— Your goal —
Every line holding the string "objects" should be gathered.

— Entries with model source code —
——————

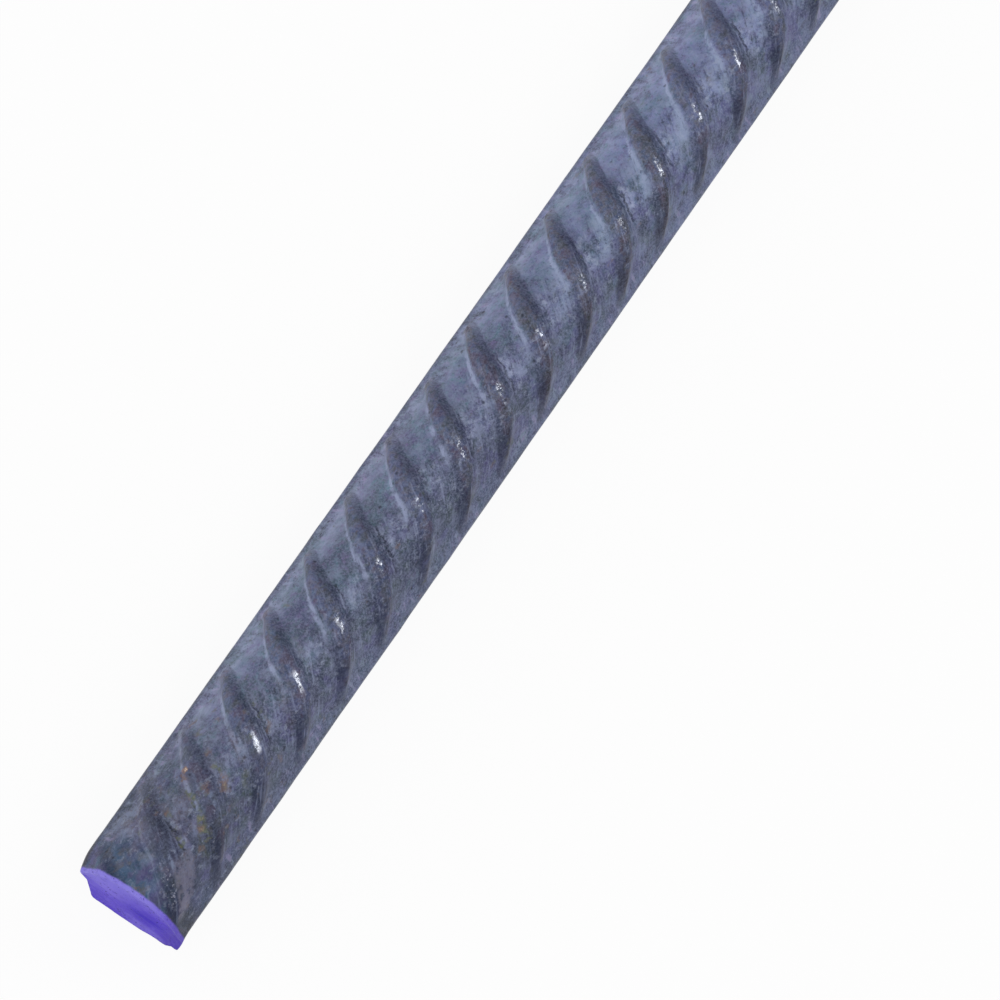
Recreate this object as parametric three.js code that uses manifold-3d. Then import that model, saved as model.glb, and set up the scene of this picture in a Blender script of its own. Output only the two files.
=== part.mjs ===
// A cut length of deformed reinforcing bar: hot-rolled steel with a round core, two
// longitudinal ribs on opposite sides and both ends cropped in a bar shear.
//
// Millimetres, +Z up. The bar lies along X with its longitudinal ribs level, one towards +Y
// and one towards -Y, and its underside touches Z = 0. The end at -X is the colour-coded one.
// The crescent-shaped transverse ribs, under a millimetre high, are surface relief and are
// not part of this solid.
import * as THREE from "three";
import { mergeVertices } from "three/addons/utils/BufferGeometryUtils.js";
import Module from "manifold-3d";

// Bar.
const BAR_LENGTH = 609.6; // over the two cropped faces: a 24 inch length
const CORE_DIAMETER = 12.2; // the round barrel between the ribs, nominal size 12.7

// Longitudinal ribs, the two seams that the rolling grooves leave along the bar. Each flank
// is a plane that leaves the core along its tangent.
const RIB_HEIGHT = 0.75; // above the core
const RIB_CREST_WIDTH = 1.6;

// Cropped ends. The blade presses a sloping flat into one side before the steel parts.
const BLADE_FLAT_LENGTH = 4.5; // along the bar
const BLADE_FLAT_DEPTH = 0.55; // at the cropped face
const EDGE_ROLL = 0.4; // rounding between the flat and the face
const SHEAR_STAGGER = 180; // degrees about Y from one end's flat to the other's: opposite sides

// Facets. The core's count is odd, so that a facet and not an edge is lowest, as it lies.
const CORE_FACETS = 11; // each of the two arcs between the ribs
const CREST_FACETS = 3;
const ROLL_FACETS = 4;
const LENGTH_STEPS = 12;

const TOOL_OVERHANG = 4; // how far the cutting tool stands out of the bar on every side

const coreRadius = CORE_DIAMETER / 2;
const crestRadius = coreRadius + RIB_HEIGHT;
const crestHalfAngle = Math.asin(RIB_CREST_WIDTH / 2 / crestRadius);
const flankAngle = Math.acos(coreRadius / crestRadius); // from a crest's edge to its root

const wasm = await Module();
wasm.setup();

/** An arc about the bar's axis as points, by its radius and its angles from the +Y rib. */
function arcPoints(radius, from, to, facets) {
  return new THREE.EllipseCurve(0, 0, radius, radius, from, to).getPoints(facets);
}

/** The crest of the rib centred on an angle and the core's arc that follows it, anticlockwise. */
function crestAndCore(centre) {
  const crestEnd = centre + crestHalfAngle;
  const coreStart = crestEnd + flankAngle;
  const coreEnd = centre + Math.PI - crestHalfAngle - flankAngle;
  return [
    ...arcPoints(crestRadius, centre - crestHalfAngle, crestEnd, CREST_FACETS),
    ...arcPoints(coreRadius, coreStart, coreEnd, CORE_FACETS),
  ];
}

/** The bar's cross-section: x is the bar's Y and y its Z, about the bar's axis. */
function barSection() {
  return new THREE.Shape([...crestAndCore(0), ...crestAndCore(Math.PI)]);
}

/** The rolled bar between its two faces, centred on its axis. */
function rolledBar() {
  const bar = new THREE.ExtrudeGeometry(barSection(), {
    depth: BAR_LENGTH,
    steps: LENGTH_STEPS,
    bevelEnabled: false,
  });
  bar.translate(0, 0, -BAR_LENGTH / 2);
  const alongX = new THREE.Matrix4().makeBasis(
    new THREE.Vector3(0, 1, 0),
    new THREE.Vector3(0, 0, 1),
    new THREE.Vector3(1, 0, 0),
  );
  return bar.applyMatrix4(alongX);
}

/**
 * The steel that one stroke of the shear displaces at the -X end, seen from -Y: x runs along
 * the bar and y up. Above the blade's flat and its rolled edge the face is plane.
 */
function shearProfile() {
  const face = -BAR_LENGTH / 2;
  const underside = -coreRadius;
  const flatTop = underside + BLADE_FLAT_DEPTH;
  const profile = new THREE.Shape();
  profile.moveTo(face + BLADE_FLAT_LENGTH, underside);
  profile.lineTo(face + EDGE_ROLL, flatTop);
  profile.quadraticCurveTo(face, flatTop, face, flatTop + EDGE_ROLL);
  profile.lineTo(face, crestRadius + TOOL_OVERHANG);
  profile.lineTo(face - TOOL_OVERHANG, crestRadius + TOOL_OVERHANG);
  profile.lineTo(face - TOOL_OVERHANG, underside - TOOL_OVERHANG);
  profile.lineTo(face + BLADE_FLAT_LENGTH, underside - TOOL_OVERHANG);
  profile.closePath();
  return profile;
}

/** The shear tool across the bar at the -X end. */
function shearTool() {
  const width = 2 * (crestRadius + TOOL_OVERHANG);
  const tool = new THREE.ExtrudeGeometry(shearProfile(), {
    depth: width,
    curveSegments: ROLL_FACETS,
    bevelEnabled: false,
  });
  tool.translate(0, 0, -width / 2);
  return tool.rotateX(Math.PI / 2);
}

/** A closed geometry as a manifold-3d solid, with only its positions kept. */
function solidOf(geometry) {
  const bare = geometry.clone();
  bare.deleteAttribute("normal");
  bare.deleteAttribute("uv");
  const merged = mergeVertices(bare, 1e-4);
  const mesh = new wasm.Mesh({
    numProp: 3,
    vertProperties: merged.attributes.position.array,
    triVerts: new Uint32Array(merged.index.array),
  });
  return new wasm.Manifold(mesh);
}

/** A manifold-3d solid as a flat-shaded geometry. */
function geometryOf(solid) {
  const mesh = solid.getMesh();
  const geometry = new THREE.BufferGeometry();
  geometry.setAttribute("position", new THREE.BufferAttribute(mesh.vertProperties, 3));
  geometry.setIndex(new THREE.BufferAttribute(mesh.triVerts, 1));
  const faceted = geometry.toNonIndexed();
  faceted.computeVertexNormals();
  return faceted;
}

/** The bar with both ends cropped, standing on Z = 0. */
function croppedBar() {
  const nearTool = shearTool();
  const farTool = shearTool().rotateY(THREE.MathUtils.degToRad(SHEAR_STAGGER));
  const cropped = solidOf(rolledBar()).subtract(solidOf(nearTool)).subtract(solidOf(farTool));
  const geometry = geometryOf(cropped);
  geometry.computeBoundingBox();
  return geometry.translate(0, 0, -geometry.boundingBox.min.z);
}

const millScaleSteel = new THREE.MeshStandardMaterial({
  name: "mill_scale_steel",
  color: 0x666c82,
  roughness: 0.5,
  metalness: 0.7,
});

const bar = new THREE.Mesh(croppedBar(), millScaleSteel);
bar.name = "deformed_bar";

const part = new THREE.Group();
part.add(bar);

export default part;
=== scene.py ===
"""Looks of a cut length of deformed reinforcing bar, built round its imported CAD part.

The bar is one hot-rolled piece: a round core with two longitudinal ribs and two rows of
crescent ribs, in blue-grey mill scale, cropped at both ends and painted on one of them.
Lengths are metres and angles degrees, unless a name says otherwise.
"""

import logging  # noqa: E402
from dataclasses import dataclass, field  # noqa: E402
from enum import Enum  # noqa: E402
from functools import reduce  # noqa: E402

import bpy  # noqa: E402
import numpy as np  # noqa: E402
from mathutils import Matrix, Vector  # noqa: E402


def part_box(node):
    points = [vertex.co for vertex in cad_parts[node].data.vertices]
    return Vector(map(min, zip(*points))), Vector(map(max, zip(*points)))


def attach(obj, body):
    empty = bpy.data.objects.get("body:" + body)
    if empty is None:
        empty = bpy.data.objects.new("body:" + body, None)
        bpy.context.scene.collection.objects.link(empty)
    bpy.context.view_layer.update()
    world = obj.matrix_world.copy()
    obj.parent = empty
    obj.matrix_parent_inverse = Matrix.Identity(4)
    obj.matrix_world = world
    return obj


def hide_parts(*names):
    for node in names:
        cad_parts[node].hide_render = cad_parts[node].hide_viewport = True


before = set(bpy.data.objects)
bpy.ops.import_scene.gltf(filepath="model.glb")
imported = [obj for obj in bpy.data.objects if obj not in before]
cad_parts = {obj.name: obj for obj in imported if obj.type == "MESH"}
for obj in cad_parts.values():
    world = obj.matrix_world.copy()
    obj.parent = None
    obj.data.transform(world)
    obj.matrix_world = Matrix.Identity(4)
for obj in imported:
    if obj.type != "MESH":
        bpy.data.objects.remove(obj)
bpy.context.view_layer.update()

MM = 0.001
CORE_RADIUS = 6.1 * MM
FULL_PLACE = 3.0
FLOOR_GAP = 0.05 * MM
NODE = "deformed_bar"
BODY = "root"
LOG = logging.getLogger("reinforcing_bar")

Array = np.ndarray
Socket = bpy.types.NodeSocket
Triple = tuple[float, float, float]
Shown = tuple[int, int, int]


def srgb(shown: Shown) -> Triple:
    """Turns a colour in display bytes into linear light.

    Args:
        shown: Red, green and blue, 0 to 255.

    Returns:
        The three channels in linear light.
    """
    share = np.array(shown) / 255.0
    linear = np.where(share <= 0.04045, share / 12.92, ((share + 0.055) / 1.055) ** 2.4)
    return tuple(float(channel) for channel in linear)


def smooth(share: Array) -> Array:
    """Eases a share between 0 and 1: three times its square less twice its cube."""
    held = np.clip(share, 0.0, 1.0)
    return held * held * (3.0 - 2.0 * held)


def smooth_curve(knots: Array, values: Array, at: Array) -> Array:
    """Joins knots by cubic arcs whose slope at a knot is that of its neighbours.

    Args:
        knots: Rising places.
        values: The value at each knot.
        at: Where to read the curve; past the knots it keeps its end value.

    Returns:
        The curve's value at each place.
    """
    at = np.clip(at, knots[0], knots[-1])
    slopes = np.gradient(values, knots)
    i = np.clip(np.searchsorted(knots, at, side="right") - 1, 0, len(knots) - 2)
    step = knots[i + 1] - knots[i]
    t = (at - knots[i]) / step
    rise = (2 * t**3 - 3 * t**2 + 1) * values[i] + (3 * t**2 - 2 * t**3) * values[i + 1]
    lean = (t**3 - 2 * t**2 + t) * slopes[i] + (t**3 - t**2) * slopes[i + 1]
    return rise + step * lean


class End(Enum):
    """The bar's two cropped ends, as the direction of X that each one faces."""

    MARKED = -1.0
    PLAIN = 1.0


@dataclass(frozen=True)
class Wander:
    """Smooth, seeded unevenness over the bar: a sum of cosine waves.

    Each wave runs along the bar and a whole number of times round it, so the sum closes on
    itself. Its value has a spread of about 1.
    """

    seed: int
    longest: float
    shortest: float
    most_turns: int
    waves: int = 40

    def over(self, x: Array, angle: Array | float = 0.0) -> Array:
        """Sums the waves: amplitude times cos(2 pi x / length + turns * angle + phase).

        Args:
            x: Places along the bar.
            angle: Angles round the bar, in radians.

        Returns:
            The unevenness at each place.
        """
        draw = np.random.default_rng(self.seed)
        stretch = draw.uniform(0.0, 1.0, self.waves)
        lengths = self.longest * (self.shortest / self.longest) ** stretch
        turns = draw.integers(-self.most_turns, self.most_turns + 1, self.waves)
        phases = draw.uniform(0.0, 2.0 * np.pi, self.waves)
        signs = draw.choice([-1.0, 1.0], self.waves)
        total = np.zeros(np.broadcast(x, angle).shape)
        for length, turn, phase, sign in zip(lengths, turns, phases, signs):
            total += np.cos(sign * 2.0 * np.pi * x / length + turn * angle + phase)
        return total * np.sqrt(2.0 / self.waves)


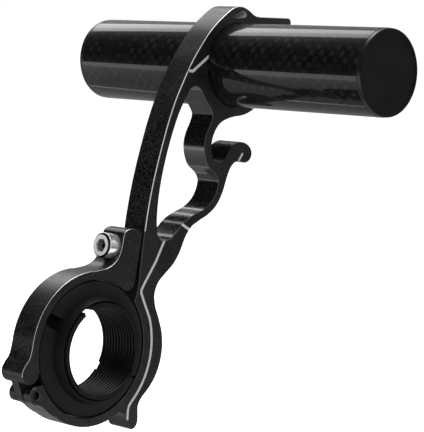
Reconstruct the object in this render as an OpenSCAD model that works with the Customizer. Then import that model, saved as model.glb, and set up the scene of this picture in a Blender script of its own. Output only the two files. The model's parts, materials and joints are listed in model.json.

——————

— Problem solution —
    empty = bpy.data.objects.get("body:" + body)
        empty = bpy.data.objects.new("body:" + body, None)
        bpy.context.scene.collection.objects.link(empty)
before = set(bpy.data.objects)
imported = [obj for obj in bpy.data.objects if obj not in before]
        bpy.data.objects.remove(obj)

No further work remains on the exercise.